DATASET EXCERPT:
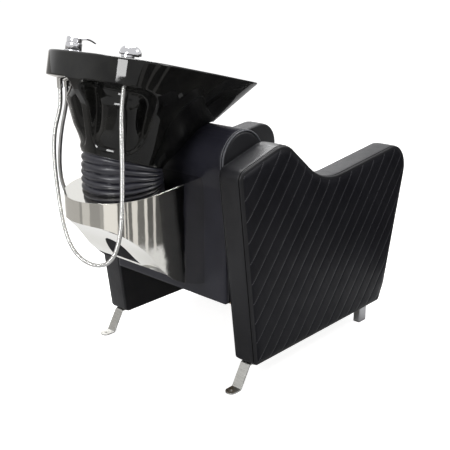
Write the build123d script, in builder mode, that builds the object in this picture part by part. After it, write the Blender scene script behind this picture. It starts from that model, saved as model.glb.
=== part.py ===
from build123d import *
import os
from math import asin, atan, atan2, cos, degrees, hypot, pi, radians, sin, tan

# Backwash unit for a hair salon: an upholstered chair with a glazed basin that tilts
# on a bracket behind the backrest.  Lengths are in millimetres and angles in degrees.
# The origin lies on the floor, midway between the floor bolts of the two rear feet.
# +Z is up, the sitter faces -Y, the basin is at +Y and the sitter's right hand is at -X.

os.makedirs("parts", exist_ok=True)

# Overrun of every cut beyond the material that it removes
overrun = 4
# Air between soft pieces that only lie side by side
soft_gap = 0.3

# Arm panels
arm_width = 84
arm_clear_width = 512
arm_run = 917
arm_rise = 681
arm_rear = 14
arm_base = 74
arm_corner_shares = [
    (0.086, 0), (0, 0.911), (0.2203, 1), (0.4354, 0.765), (1, 0.856), (0.8735, 0.091), (0.8408, 0),
]
arm_base_radius = 10
arm_shoulder_radius = 32
arm_hump_radius = 90
arm_dip_radius = 220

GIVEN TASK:
Write the data out again in full and exactly.

CORRECT OUTPUT:
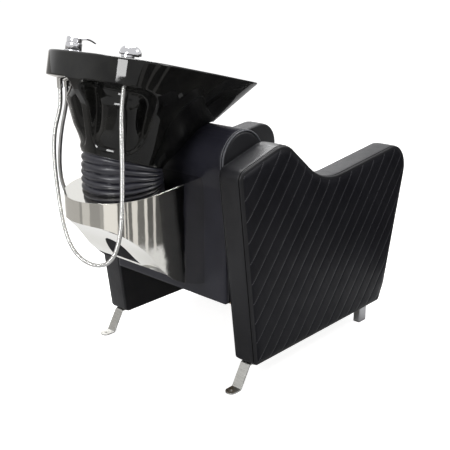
Write the build123d script, in builder mode, that builds the object in this picture part by part. After it, write the Blender scene script behind this picture. It starts from that model, saved as model.glb.
=== part.py ===
from build123d import *
import os
from math import asin, atan, atan2, cos, degrees, hypot, pi, radians, sin, tan

# Backwash unit for a hair salon: an upholstered chair with a glazed basin that tilts
# on a bracket behind the backrest.  Lengths are in millimetres and angles in degrees.
# The origin lies on the floor, midway between the floor bolts of the two rear feet.
# +Z is up, the sitter faces -Y, the basin is at +Y and the sitter's right hand is at -X.

os.makedirs("parts", exist_ok=True)

# Overrun of every cut beyond the material that it removes
overrun = 4
# Air between soft pieces that only lie side by side
soft_gap = 0.3

# Arm panels
arm_width = 84
arm_clear_width = 512
arm_run = 917
arm_rise = 681
arm_rear = 14
arm_base = 74
arm_corner_shares = [
    (0.086, 0), (0, 0.911), (0.2203, 1), (0.4354, 0.765), (1, 0.856), (0.8735, 0.091), (0.8408, 0),
]
arm_base_radius = 10
arm_shoulder_radius = 32
arm_hump_radius = 90
arm_dip_radius = 220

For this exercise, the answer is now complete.